In many ways, the oppo-round in batting practice is the most important round because it places your swing on plane with the pitch.
If you'r unable to drive the ball consistently to the opposite field, you need to refine your swing.
Get great at driving the ball to all fields.
Not Swinging With Authority
There is a BIG difference between HOPING you're going to hit the ball hard and KNOWING you're going to hit the ball hard.
Also, there is a BIG difference between swinging the bat to make contact and swinging the bat to drive the ball with 100% complete authority.
One of the most repeated mantras I've said in the over 2,000 hitting lessons I have given in the past few years is this...
"The more aggressive the swing, the more accurate the contact".
When we're tentative with the swing, the bat swings us and the ball hits the bat. This can't happen.
Rather, when we swing with controlled violence, with authority, we're swinging the bat, and the bat hits the ball, not the other way around.
It's a small adjustment with big payoffs.
Swing to crush. Don't swing to "not miss."
Poor Pitch Recognition
Seeing the ball as well as you can is so important it's astonishing how often this aspect of hitting get's overlooked.
A hitter has a tough day at the plate and the coach, mom and dad want to change the swing, the bat brand and stance without even asking the most simple question...

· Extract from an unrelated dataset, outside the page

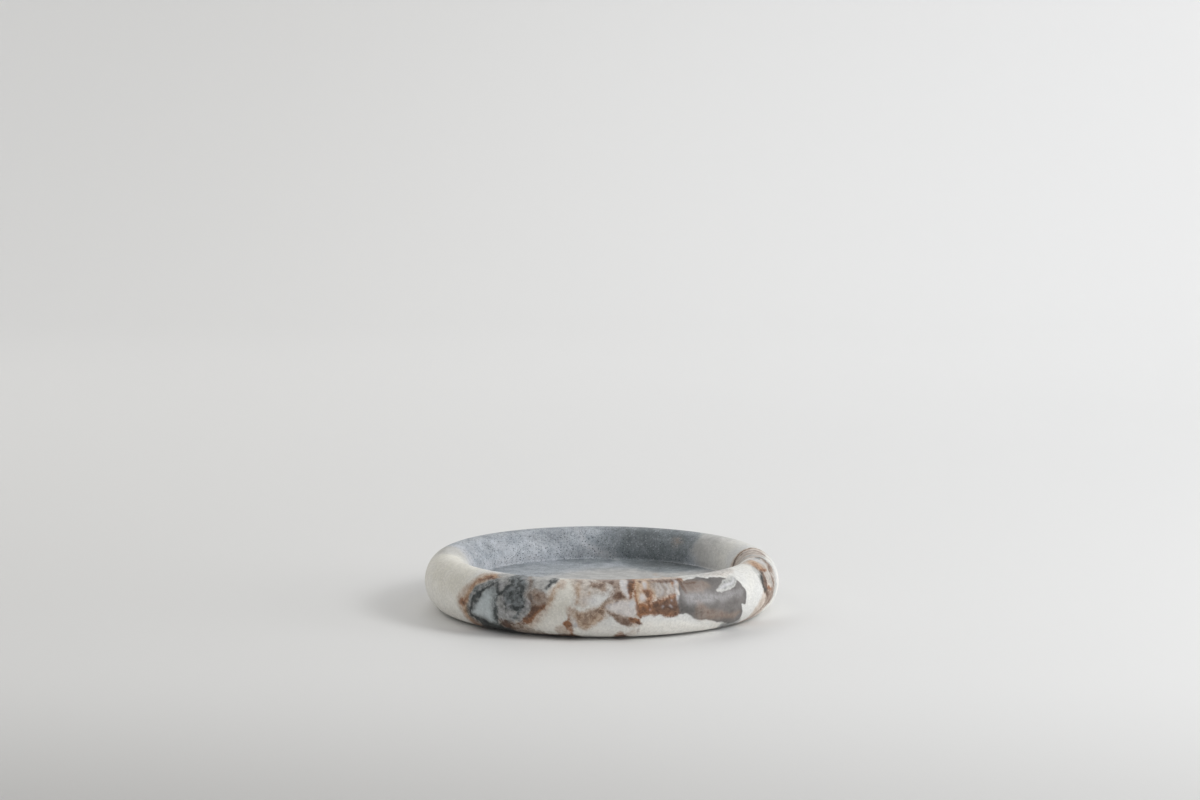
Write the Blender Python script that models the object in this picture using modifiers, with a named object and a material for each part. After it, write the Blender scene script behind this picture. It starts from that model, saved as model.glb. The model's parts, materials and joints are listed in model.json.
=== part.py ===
"""Round stone tray: one turned block of marble that stands on four thin rubber pads.

Metres, +Z up. The origin is on the table, under the middle of the tray. The tray
is round, so only the pads' names say which side is the front: it faces -Y.
"""

import math

import bmesh
import bpy

# The turned stone
TRAY_DIAMETER = 0.200
STONE_HEIGHT = 0.031
RIM_WIDTH = 0.0254
FLOOR_THICKNESS = 0.0137
FLOOR_FILLET = 0.0013

# The pads under it
PAD_DIAMETER = 0.014
PAD_THICKNESS = 0.0007
PAD_EDGE_ROUNDING = 0.00015
PAD_MARGIN = 0.009  # from a pad's edge to the edge of the flat underside
GLUE_GAP = 0.0003  # the glue film between a pad and the stone

# How finely the round shapes are divided
TURNING_STEPS = 96
RIM_STEPS = 27
FILLET_STEPS = 4
PAD_STEPS = 32
PAD_EDGE_STEPS = 1
WELD_DISTANCE = 0.00001
SHARP_OVER_DEGREES = 35

# Where the named sizes put the rest
UNDERSIDE_HEIGHT = PAD_THICKNESS + GLUE_GAP
RIM_HALF_WIDTH = RIM_WIDTH / 2
RIM_HALF_HEIGHT = STONE_HEIGHT / 2
RIM_MIDDLE_RADIUS = TRAY_DIAMETER / 2 - RIM_HALF_WIDTH
RIM_MIDDLE_HEIGHT = UNDERSIDE_HEIGHT + RIM_HALF_HEIGHT
FLOOR_HEIGHT = UNDERSIDE_HEIGHT + FLOOR_THICKNESS
RECESS_DEPTH = STONE_HEIGHT - FLOOR_THICKNESS
PAD_CIRCLE_RADIUS = RIM_MIDDLE_RADIUS - PAD_MARGIN - PAD_DIAMETER / 2

# Compass places of the pads, in degrees from +X, seen from above
PAD_ANGLES = {
    "pad_back_right": 45,
    "pad_back_left": 135,
    "pad_front_left": 225,
    "pad_front_right": 315,
}


def clear_scene():
    """Remove the objects that the scene holds."""
    for old in list(bpy.data.objects):
        bpy.data.objects.remove(old, do_unlink=True)


def make_material(name, colour, roughness):
    """A plain Principled material."""
    material = bpy.data.materials.new(name)
    material.use_nodes = True
    shader = material.node_tree.nodes["Principled BSDF"]
    shader.inputs["Base Color"].default_value = (*colour, 1)
    shader.inputs["Roughness"].default_value = roughness
    shader.inputs["Metallic"].default_value = 0
    return material


def add_object(name, mesh, material, collection, parent):
    """Put a mesh in the scene as a named piece of the tray."""
    mesh.materials.clear()
    mesh.materials.append(material)
    piece = bpy.data.objects.new(name, mesh)
    collection.objects.link(piece)
    piece.parent = parent
    return piece


def rim_point(angle):
    """Radius and height on the rim's oval: 0 is its inner side, pi / 2 its crown, pi its outer side."""
    return (
        RIM_MIDDLE_RADIUS - RIM_HALF_WIDTH * math.cos(angle),
        RIM_MIDDLE_HEIGHT + RIM_HALF_HEIGHT * math.sin(angle),
    )


def tray_profile():
    """Half of the tray's section, from the middle of its floor over the rim to the middle of its underside."""
    # The oval starts at its own half height, or higher where the floor is thicker than that
    wall_foot = FLOOR_HEIGHT + FLOOR_FILLET
    start_share = max(0, (wall_foot - RIM_MIDDLE_HEIGHT) / RIM_HALF_HEIGHT)
    start_angle = math.asin(min(1, start_share))
    wall_radius = rim_point(start_angle)[0]

    points = [(0, FLOOR_HEIGHT)]
    for step in range(FILLET_STEPS):
        turn = math.pi / 2 * step / FILLET_STEPS
        points.append(
            (
                wall_radius - FLOOR_FILLET + FLOOR_FILLET * math.sin(turn),
                wall_foot - FLOOR_FILLET * math.cos(turn),
            )
        )
    if start_share == 0:
        points.append((wall_radius, wall_foot))

    end_angle = 3 * math.pi / 2
    for step in range(RIM_STEPS + 1):
        share = step / RIM_STEPS
        points.append(rim_point(start_angle + (end_angle - start_angle) * share))
    points.append((0, UNDERSIDE_HEIGHT))
    return points


def make_stone(material, collection, parent):
    """Turn the profile about the upright axis, as the block is turned on a lathe."""
    points = tray_profile()
    mesh = bpy.data.meshes.new("stone_tray")
    mesh.from_pydata(
        [(radius, 0, height) for radius, height in points],
        [(first, first + 1) for first in range(len(points) - 1)],
        [],
    )
    stone = add_object("stone_tray", mesh, material, collection, parent)
    turning = stone.modifiers.new("Turning", "SCREW")
    turning.axis = "Z"
    turning.angle = math.tau
    turning.steps = TURNING_STEPS
    turning.render_steps = TURNING_STEPS
    turning.use_merge_vertices = True
    turning.merge_threshold = WELD_DISTANCE
    turning.use_smooth_shade = True


def make_pad_mesh():
    """One disc, lying with its underside at height zero."""
    shape = bmesh.new()
    bmesh.ops.create_cone(
        shape,
        cap_ends=True,
        segments=PAD_STEPS,
        radius1=PAD_DIAMETER / 2,
        radius2=PAD_DIAMETER / 2,
        depth=PAD_THICKNESS,
    )
    bmesh.ops.translate(shape, vec=(0, 0, PAD_THICKNESS / 2), verts=shape.verts)
    mesh = bpy.data.meshes.new("pad")
    shape.to_mesh(mesh)
    shape.free()
    mesh.shade_smooth()
    mesh.set_sharp_from_angle(angle=math.radians(SHARP_OVER_DEGREES))
    return mesh


def make_pads(material, collection, parent):
    """Four equal discs on one circle, each with its edges rounded."""
    mesh = make_pad_mesh()
    pads = []
    for name, degrees in PAD_ANGLES.items():
        angle = math.radians(degrees)
        pad = add_object(name, mesh, material, collection, parent)
        pad.location = (
            PAD_CIRCLE_RADIUS * math.cos(angle),
            PAD_CIRCLE_RADIUS * math.sin(angle),
            0,
        )
        rounding = pad.modifiers.new("Rounded edges", "BEVEL")
        rounding.width = PAD_EDGE_ROUNDING
        rounding.segments = PAD_EDGE_STEPS
        rounding.limit_method = "ANGLE"
        pads.append(pad)
    return pads


def main():
    clear_scene()
    collection = bpy.data.collections.new("stone_tray")
    bpy.context.scene.collection.children.link(collection)
    table_point = bpy.data.objects.new("table_point", None)
    collection.objects.link(table_point)

    marble = make_material("marble", (0.68, 0.66, 0.62), 0.38)
    pad_rubber = make_material("pad_rubber", (0.045, 0.045, 0.05), 0.75)
    make_stone(marble, collection, table_point)
    pads = make_pads(pad_rubber, collection, table_point)

    print(f"stone: {TRAY_DIAMETER * 1000:.1f} mm across, {STONE_HEIGHT * 1000:.1f} mm thick")
    print(f"recess: {RECESS_DEPTH * 1000:.1f} mm deep")
    print(f"pads: {len(pads)}, on a circle of {PAD_CIRCLE_RADIUS * 1000:.1f} mm radius")


main()
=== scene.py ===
# %% [markdown]
# # A round marble tray
#
# The tray is one block of veined marble, turned like a bowl on a lathe and honed to a soft
# sheen. It stands on four thin rubber pads. This notebook loads the plain engineering model
# as a fixed frame and then gives it its looks: a finer turned surface, the figure of the
# stone, the pads, a pale table, soft window-like light and a camera.

# %% Load the frame
import json
import math

import bmesh
import bpy
import numpy as np
from mathutils import Matrix, Vector
from mathutils import noise as solid_noise


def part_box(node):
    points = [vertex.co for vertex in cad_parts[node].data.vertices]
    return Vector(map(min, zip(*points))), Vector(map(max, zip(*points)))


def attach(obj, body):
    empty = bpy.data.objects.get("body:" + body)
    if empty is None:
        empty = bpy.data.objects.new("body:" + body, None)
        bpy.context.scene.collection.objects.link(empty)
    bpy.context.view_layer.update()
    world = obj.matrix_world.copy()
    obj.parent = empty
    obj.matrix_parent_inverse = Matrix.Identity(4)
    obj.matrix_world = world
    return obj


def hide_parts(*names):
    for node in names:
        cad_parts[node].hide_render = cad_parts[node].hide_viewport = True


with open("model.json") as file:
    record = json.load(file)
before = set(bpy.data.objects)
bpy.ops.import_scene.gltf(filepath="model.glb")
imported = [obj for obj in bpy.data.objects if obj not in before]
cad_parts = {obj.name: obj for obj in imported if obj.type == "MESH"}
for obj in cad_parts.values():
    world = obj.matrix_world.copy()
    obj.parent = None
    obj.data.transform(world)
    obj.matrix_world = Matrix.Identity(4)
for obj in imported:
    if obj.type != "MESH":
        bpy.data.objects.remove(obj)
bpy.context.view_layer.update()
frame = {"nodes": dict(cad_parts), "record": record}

print("frame nodes:", sorted(frame["nodes"]))

# %% [markdown]
# ## The section of the stone
#
# A turned piece is known once its section is known: the line that a saw would show if it cut
# the tray through its middle. Here that line starts at the middle of the sunk floor, turns up
# through a tight fillet, runs round the oval rim and ends at the middle of the flat underside.
# The outside sizes are read from the frame, so the surface can't drift away from the model.

# %% Sizes of the stone
MM = 0.001
RIM_WIDTH = 25.4 * MM
FLOOR_FILLET = 1.3 * MM

stone_low, stone_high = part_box("stone_tray")
record_mounts = {mount["name"]: mount for mount in frame["record"]["mounts"]}
floor_height = record_mounts["tray_floor"]["pos_m"][2]
underside_height = stone_low.z
rim_half_width = RIM_WIDTH / 2
rim_half_height = (stone_high.z - stone_low.z) / 2
rim_middle_height = (stone_high.z + stone_low.z) / 2
rim_middle_radius = stone_high.x - rim_half_width
print(f"floor {floor_height / MM:.1f} mm, rim middle at radius {rim_middle_radius / MM:.1f} mm")

# %% [markdown]
# The rim is an oval, and equal steps of its angle would give unequal steps along the stone.
# So the oval is first walked in tiny steps that are added up. The sum is a ruler along the
# surface: `up` is zero at the outermost line of the rim, grows over the crown towards the
# floor, and is negative below. The same ruler later places the figure of the stone.

# %% A ruler along the section
RULER_STEPS = 4000

ruler_angle = np.linspace(0, 1.5 * math.pi, RULER_STEPS)
ruler_radius = rim_middle_radius - rim_half_width * np.cos(ruler_angle)
ruler_height = rim_middle_height + rim_half_height * np.sin(ruler_angle)
ruler_walk = np.hypot(np.diff(ruler_radius), np.diff(ruler_height))
ruler_up = -np.concatenate([[0], np.cumsum(ruler_walk)]) / MM
ruler_up -= np.interp(math.pi, ruler_angle, ruler_up)


def rim_point(up):
    """Radius and height of the oval at so many millimetres up from its outermost line."""
    angle = np.interp(-up, -ruler_up, ruler_angle)
    radius = rim_middle_radius - rim_half_width * math.cos(angle)
    return radius, rim_middle_height + rim_half_height * math.sin(angle)


INNER_WALL_UP = ruler_up[0]
UNDERSIDE_UP = ruler_up[-1]
print(f"the oval runs from {UNDERSIDE_UP:.1f} to {INNER_WALL_UP:.1f} mm on the ruler")

# %% [markdown]
# The rows of the mesh follow the section. They lie close together where the figure is fine
# and in plain sight, and further apart inside the rim, on the floor and underneath.

# %% Rows of the section, from the middle of the floor to the middle of the underside
FINE_ROW = 0.6
INSIDE_ROW = 0.95
FINE_ROWS_UP_TO = 25
FILLET_STEPS = 5
FLOOR_RINGS = 44
FLOOR_CROWDING = 0.8  # under 1, the rings lie closer together near the fillet
UNDERSIDE_RINGS = 8

fillet_middle_radius = rim_middle_radius - rim_half_width - FLOOR_FILLET
fillet_middle_height = floor_height + FLOOR_FILLET
fillet_length = FLOOR_FILLET * math.pi / 2 / MM
floor_edge_up = INNER_WALL_UP + (rim_middle_height - fillet_middle_height) / MM + fillet_length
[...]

..."are you seeing the ball well"?
Now they're really screwed.
Here's my analogy about making adjustments to the swing and approach and how it relates to pitch recognition.
The swing and approach is like planting a seed.
You plant the seed (choosing a stance and approach) hoping that it grows into a tree (mechanically sound swing).
You maintain the tree by providing it with water and fertilizer.
The water and fertilizer is solid pitch recognition skills and practicing on the fundamentals.
If the tree isn't growing, you don't just dig it up to see if it's started sprouting.
Rather, you let nature do its thing.
You trust the process while focusing on what you can control, which is your grasp on the fundamentals.
Early pitch recognition. Judging balls and strikes. Strike Zone awareness. Plate discipline...are all aspects of slowing the game down.
When our pitch recognition is off, we don't swing at good pitches.
Swinging at balls out of the zone is a guaranteed way of consistently hitting weak ground balls.
Don't get this part wrong. Work on your pitch recognition to make sure you're seeing the ball as well as you possibly can.
Here's Why You Keep Hitting Weak Ground Balls Checklist.
If you find yourself not hitting the ball consistently, take time to run this checklist through your mind.
- Have an approach
- Always be ready to pull the trigger
- Use the whole field & attacking the inner half of the ball
- Swing with authority
- Make pitch recognition a priority
Mastering even one of these will have a compounding benefit to your performance at the plate.